As I write this, I am wearing a heart-shaped wristwatch, with a picture of a sagittal section of the human brain.

The point here is that I have never, once, met anybody who had the missionary zeal for–prescribing marijuana.  So I am not terribly excited or surprised to learn that it may attract some suboptimal physicians.  What I know about the list of illnesses for which it may be prescribed, well, it kind of looks like a list of all illnesses. Especially common ones and psychiatric ones. Headaches? I would go for the aspirin or Tylenol first.  Mood stabilization in bipolar? Years ago I had a minor telephone tussle with a doctor in the San Francisco area who admitted that although he had invented a device to measure aspirated marijuana, patients just used to intoxication. We need to be open about this. Most people I know just use the “medical” moniker as an excuse for intoxication.

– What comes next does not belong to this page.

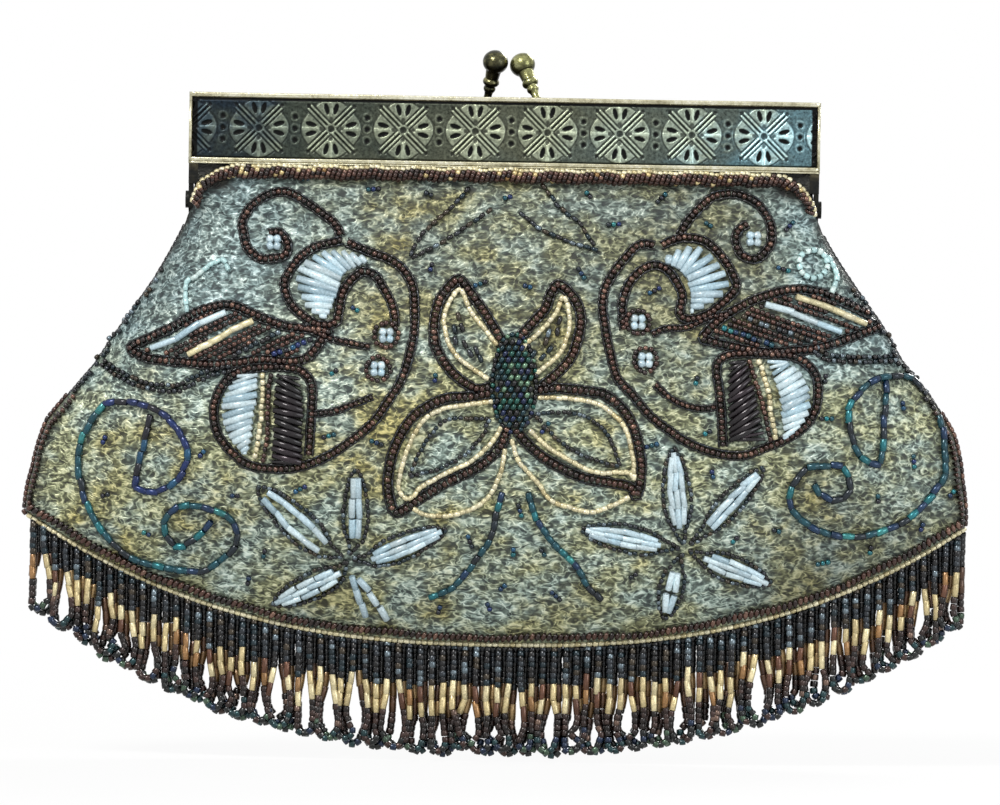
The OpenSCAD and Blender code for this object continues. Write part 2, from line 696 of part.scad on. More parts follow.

I love these guidelines, so governmental and official and all, kind of like insurance reimbursement guidelines.  If even a small bit of what my patients tell me is true, nobody has any interest in guidelines.

It is kind of like a TV ad, allegedly the first for a marijuana clinic. My response now is the same as then in that there is,quite simply, no discussion of advantages and risks.  This is not a regulated field.

It cannot be a terribly difficult specialty to learn.  It does not seem to be governed by a specialty board, either.  The more I ask my patients, the less I find.  They have never been told about dangers. I remember reading some time ago that this stuff is about four times more carcinogenic than tobacco, that all the abusers from the 60’s are discovering throat cancers and the like about now.  More in the psychiatric ballpark, there is the ever popular amotivational syndrome. Every single patient I can think of right now, well, I have told all of them that prescription drugs or supplements or whatever else has not been tested with pot; something that does not seem to impress anyone.  Every single one of them is somehow “dead in the water” with their attempts to start a business or go to school or do much of anything.  I don’t think any of them does a lot of getting out of the house.

Little training and at least relatively high financial return.  Why is anybody surprised a few substandard doctors showed up for this one?